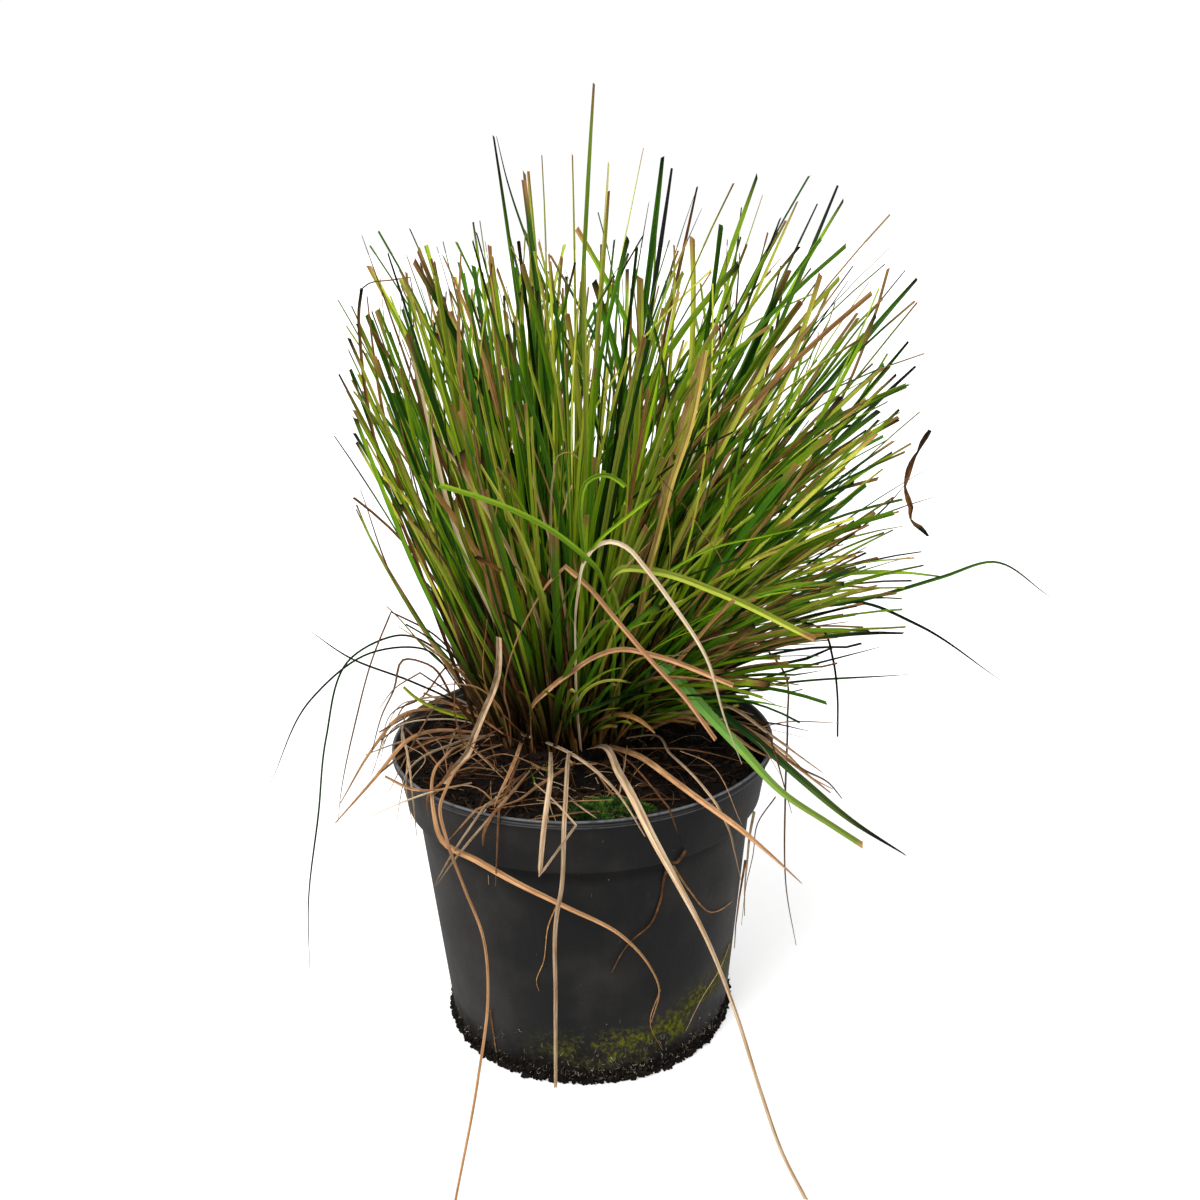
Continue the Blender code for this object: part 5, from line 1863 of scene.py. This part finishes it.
# Living and darkened blades that stand in front of the fan or beside it
LOOSE_BLADES = (
    Loose(1.3, Look.BLACK, ((36, 22, 150), (80, 12, 190), (108, 4, 206), (120, 1, 202), (125, 0, 188), (128, 0, 169),
        (129, 0, 145)), Tip.CUT),
    Loose(1.0, Look.DEEP, ((108, 0, 234), (150, 0, 266), (158, 0, 276)), Tip.NEEDLE),
    Loose(3.0, Look.BROWN, ((167, 0, 300), (162, 0, 291), (158, 0, 281), (157, 0, 271), (160, 0, 263), (160, 0, 257),
        (165, 0, 253), (169, 0, 249)), Tip.CUT, 11.0, 0.3),
    Loose(2.2, Look.DEEP, ((28, 24, 150), (27, 26, 213), (23, 22, 256), (15, 20, 291), (6, 20, 320), (-6, 22, 354),
        (-18, 25, 387), (-27, 28, 416), (-31, 30, 435)), Tip.NEEDLE),
    Loose(1.4, Look.DEEP, ((40, 24, 150), (92, 28, 162), (174, 30, 166)), Tip.NEEDLE),
    Loose(1.4, Look.DEEP, ((38, 20, 150), (90, 22, 168), (156, 20, 186)), Tip.NEEDLE),
    Loose(3.4, Look.LEMON, ((-14, 12, 150), (-14, -14, 200), (-15, -62, 238), (-16, -86, 254), (-21, -102, 278),
        (-28, -112, 297), (-35, -113, 311)), Tip.FRAYED, 0.0, 0.34),
    Loose(1.5, Look.STRAW, ((-10, 12, 150), (-11, -20, 210), (-11, -70, 260), (-10, -98, 285), (-8, -112, 306),
        (-6, -114, 314), (-2, -113, 315), (2, -112, 312)), Tip.FRAYED, 1.5),
    Loose(2.3, Look.SAGE, ((5, 10, 150), (4, -20, 205), (3, -74, 250), (3, -96, 268), (2, -105, 283), (2, -112, 296),
        (4, -113, 303), (10, -113, 306), (14, -112, 305), (19, -112, 301)), Tip.CUT, 0.8),
    Loose(1.6, Look.GREEN, ((-14, 10, 150), (-9, -18, 202), (-3, -66, 243), (0, -88, 258), (9, -101, 278),
        (18, -107, 287), (32, -112, 299)), Tip.CUT),
    Loose(1.6, Look.TAN_BLACK, ((30, 6, 150), (40, -20, 205), (54, -74, 249), (58, -94, 265), (48, -106, 282),
        (44, -110, 289), (37, -112, 298), (33, -112, 303)), Tip.FRAYED, 1.6),
    Loose(1.4, Look.GREEN, ((-14, -16, 150), (-10, -50, 195), (4, -65, 219), (17, -79, 242), (30, -87, 255),
        (56, -98, 273), (72, -101, 277), (100, -105, 284)), Tip.NEEDLE),
    Loose(2.8, Look.STEM, ((20, 8, 150), (22, -18, 196), (26, -68, 236), (29, -94, 266), (31, -101, 276),
        (37, -112, 304), (43, -113, 322), (49, -113, 351)), Tip.CUT),
    Loose(2.0, Look.DEEP, ((-12, -10, 150), (-8, -32, 170), (-3, -41, 180), (6, -45, 184), (18, -50, 191),
        (35, -54, 194)), Tip.NEEDLE),
    Loose(1.6, Look.GREEN, ((-8, -12, 150), (-6, -40, 184), (4, -54, 200), (13, -58, 207),
        (24, -60, 209)), Tip.NEEDLE),
    Loose(1.4, Look.STEM, ((14, -12, 150), (18, -50, 200), (26, -66, 215), (45, -66, 216)), Tip.FRAYED),
    Loose(1.0, Look.GREEN, ((-22, -55, 145), (-23, -55, 153), (-25, -55, 160)), Tip.NEEDLE),
    Loose(1.0, Look.GREEN, ((-16, -47, 145), (-17, -47, 154), (-18, -48, 161)), Tip.NEEDLE),
    Loose(1.2, Look.FRESH, ((-39, -64, 146), (-42, -69, 151), (-44, -72, 155)), Tip.NEEDLE),
    # the hooked blade at the top of the left side
    Loose(1.9, Look.BROWN, ((-46, 10, 150), (-66, 8, 240), (-76, 6, 320), (-71, 3, 355), (-70, 2, 365), (-71, 2, 375),
        (-80, 0, 374), (-89, -2, 373), (-93, -4, 370)), Tip.CUT, 1.0),
    Loose(1.8, Look.BROWN, ((-52, 6, 150), (-76, 0, 240), (-92, -4, 305), (-95, -2, 344), (-94, -4, 362),
        (-92, -4, 371)), Tip.CUT),
)


@dataclass
class Straw:
    """Dead blades lying on the compost and hanging over the rim."""

    seed: int = 101
    rim: float = 95 * MM
    rim_top: float = 153.5 * MM
    crown_centre: tuple[float, float] = (-10 * MM, 28 * MM)

    def singles(self, loose: Sequence[Loose], chance: Random) -> list[Blade]:
        """Blades along routes of their own."""
        return [routed_blade(in_metres(one.route), one.width * MM, one.look.value, one.tip, chance, one.fold,
                             one.twist) for one in loose]

    def over_rim(self, count: int, middle: float, spread: float, drop: float, chance: Random) -> list[Blade]:
        """Dead blades that leave the crown low and bend over the rim.

        Args:
            count: how many.
            middle: bearing of their middle, in degrees.
            spread: half of the bearings that they cover, in degrees.
            drop: how far the longest ones hang below the rim, in metres.
            chance: source of their unevenness.

        Returns:
            The blades.
        """
        blades = []
        for _ in range(count):
            bearing = radians(middle + chance.uniform(-spread, spread))
            out = heading_of(bearing)
            side = np.array((-out[1], out[0]))
            drift = chance.gauss(0, 12) * MM
            foot = np.array(self.crown_centre) + out * chance.uniform(30, 43) * MM + side * chance.gauss(0, 6) * MM
            rim = out * self.rim + side * drift
            rim = unit(rim) * (self.rim - 1 * MM)
            hump = foot * 0.45 + rim * 0.55
            past = rim + unit(rim) * chance.uniform(5, 22) * MM + side * drift * 0.4
            fall = chance.uniform(0.1, 1.0) * drop
            top = chance.uniform(2, 14) * MM
            route = ((*foot, 147 * MM), (*hump, self.rim_top + top * 0.6), (*rim, self.rim_top + top * 0.5),
                     (*past, self.rim_top - fall))
            tone = Tone(min(max(chance.gauss(0.58, 0.24), 0.05), 1.0), 1.0)
            blades.append(routed_blade(route, chance.uniform(0.4, 1.2) * MM, tone, Tip.FRAYED, chance, 0.2,
                                       chance.gauss(0, 0.6)))
        return blades

    def tangle(self, count: int, middle: float, spread: float, chance: Random) -> list[Blade]:
        """Short straws caught across one another on the rim, each with a kink.

        Args:
            count: how many.
            middle: bearing of their middle, in degrees.
            spread: how far they scatter from it, in degrees.
            chance: source of their unevenness.

        Returns:
            The blades.
        """
        blades = []
        for _ in range(count):
            bearing = radians(middle + chance.gauss(0, spread))
            radius = chance.uniform(50, 104) * MM
            level = self.rim_top + chance.uniform(-1, 10) * MM
            knot = np.append(radius * heading_of(bearing), level)
            turn = bearing + chance.gauss(0, 0.9)
            slopes = ((turn, chance.uniform(-0.7, 0.0)),
                      (turn + pi + chance.gauss(0, 0.35), chance.uniform(-0.3, 0.2)))
            ways = [np.append(heading_of(angle), slope) for angle, slope in slopes]
            legs = [chance.uniform(12, 38) * MM for _ in ways]
            outer, inner = (knot + way * leg for way, leg in zip(ways, legs))
            inner[2] = max(inner[2], 146 * MM)
            tone = Tone(min(max(chance.gauss(0.52, 0.26), 0.0), 1.0), 1.0)
            blades.append(routed_blade((inner, knot, outer), chance.uniform(0.4, 1.0) * MM, tone, Tip.FRAYED, chance,
                                       0.2, chance.gauss(0, 0.6)))
        return blades

    def on_soil(self, count: int, chance: Random) -> list[Blade]:
        """Dead blades and bits of straw lying across the compost.

        Args:
            count: how many.
            chance: source of their unevenness.

        Returns:
            The blades.
        """
        blades = []
        bed = Bed()
        while len(blades) < count:
            bearing = chance.gauss(radians(215), radians(70))
            radius = chance.uniform(30, 84) * MM
            centre = radius * heading_of(bearing)
            turn = chance.uniform(0, tau)
            length = chance.uniform(12, 60) * MM
            start, end = (centre + heading_of(turn) * length / 2 * side for side in (-1, 1))
            if max(np.hypot(*start), np.hypot(*end)) > 89 * MM:
                continue
            rise = length * chance.choice((0.02, 0.1, 0.3)) * chance.random()
            low, high = bed.height_at(*start) + 1.0 * MM, bed.height_at(*end) + 1.0 * MM + rise
            middle = (start + end) / 2 + np.array((chance.gauss(0, 0.9), chance.gauss(0, 0.9))) * MM
            level = max((low + high) / 2, bed.height_at(*middle) + 0.8 * MM)
            route = ((*start, low), (*middle, level + chance.uniform(0.2, 1.4) * MM), (*end, high))
            tone = Tone(min(1.0, chance.choice((0.0, 0.05, 0.2, 0.45, 0.75)) + chance.uniform(0, 0.15)), 1.0)
            blades.append(routed_blade(route, chance.uniform(0.25, 0.8) * MM, tone, Tip.FRAYED, chance, 0.2,
                                       chance.gauss(0, 0.8)))
        return blades

    def build(self) -> None:
        """Make and dress the straw."""
        finish = BladeFinish("straw_blade", dead=BLEACHED).material()
        chance = Random(self.seed + 1)
        heaps = {
            "straw_single": self.singles(LOOSE_STRAWS, chance),
            "straw_over_left_rim": self.over_rim(6, 196, 26, 30 * MM, chance),
            "straw_over_right_rim": self.over_rim(4, -14, 24, 8 * MM, chance),
            "straw_tangle": self.tangle(12, 200, 16, chance) + self.tangle(5, -10, 18, chance),
            "straw_over_back_rim": self.over_rim(8, 90, 60, 20 * MM, chance),
            "straw_on_compost": self.on_soil(84, chance),
        }
        for name, blades in heaps.items():
            settle(Stock.of(blades).piece(name, finish, 40.0), "dry_leaf")
        # Deep painted shade at the feet of the loose blades, where the clump hides them; their feet are also browner
        living = BladeFinish("loose_blade", foot_painted_shade=0.82, foot_brown=0.88, brown_reach=0.5, painted_shade_span=0.6)
        loose = Stock.of(self.singles(LOOSE_BLADES, chance))
        settle(loose.piece("loose_blades", living.material(), 40.0), "green_leaf")


# Floor, light and camera


@dataclass
class Studio:
    """Pale floor, soft light from above and the front left, and the photograph's viewpoint."""

    eye: tuple[float, float, float] = (0.0, -0.5563, 0.3959)
    pitch: float = radians(17.405)
    yaw: float = radians(1.069)
    roll: float = radians(-1.421)
    lens: float = 36.0
    sensor: float = 36.0
    floor_size: float = 40.0
    sky: float = 1.02
    sky_below: float = 0.42
    key_power: float = 2.3
    key_softness: float = radians(26)
    key_from: tuple[float, float, float] = (-0.55, -0.7, 1.25)

    def camera(self) -> None:
        """Place the camera where the photograph was taken from."""
        level = cos(self.pitch)
        forward = Vector((sin(self.yaw) * level, cos(self.yaw) * level, -sin(self.pitch)))
        right = Vector((cos(self.yaw), -sin(self.yaw), 0.0))
        up = right.cross(forward)
        cosine, sine = cos(self.roll), sin(self.roll)
        axis_x, axis_y = right * cosine + up * sine, up * cosine - right * sine
        turn = Matrix((axis_x, axis_y, -forward)).transposed()
        data = bpy.data.cameras.new("photo_camera")
        data.lens = self.lens
        data.sensor_width = self.sensor
        data.clip_start = 0.01
        camera = bpy.data.objects.new("photo_camera", data)
        camera.matrix_world = Matrix.Translation(self.eye) @ turn.to_4x4()
        bpy.context.collection.objects.link(camera)
        bpy.context.scene.camera = camera

    def floor(self) -> None:
        """Lay the floor."""
        shape = bmesh.new()
        bmesh.ops.create_grid(shape, x_segments=8, y_segments=8, size=self.floor_size / 2)
        mesh = bpy.data.meshes.new("studio_floor")
        shape.to_mesh(mesh)
        shape.free()
        floor = link_piece("studio_floor", mesh, FloorFinish().material(), 30.0)
        floor.visible_diffuse = False
        floor.visible_glossy = False

    def light(self) -> None:
        """Hang the soft key light under a white sky."""
        world = bpy.data.worlds.new("white_sky")
        bench = Bench(world)
        height = bench.split(bench.node("ShaderNodeTexCoord", {}, {}, "Generated"))[2]
        strength = self.sky_below + bench.fade(height, -0.15, -0.01) * (self.sky - self.sky_below)
        background = bench.tree.nodes["Background"]
        bench.join(background.inputs["Color"], (1.0, 1.0, 1.0))
        bench.join(background.inputs["Strength"], strength)
        bpy.context.scene.world = world
        data = bpy.data.lights.new("key_light", "SUN")
        data.energy = self.key_power
        data.angle = self.key_softness
        lamp = bpy.data.objects.new("key_light", data)
        lamp.rotation_euler = Vector(self.key_from).to_track_quat("Z", "Y").to_euler()
        bpy.context.collection.objects.link(lamp)
        bpy.context.scene.view_settings.view_transform = "Standard"

    def build(self) -> None:
        """Set up the camera, floor and light."""
        self.camera()
        self.floor()
        self.light()


def main() -> None:
    """Build the plant from the pot upwards, then the studio round it."""
    logging.basicConfig(level=logging.INFO, format="%(name)s %(message)s")
    for part in (Pot(), Bed(), Clump(), Strays(), Straw(), Studio()):
        part.build()


if __name__ == "__main__":
    main()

□ □ □

## Given request
Within the listing above, work out how many lines contain the string "scene", and reply with that number only.

## Exercise result
4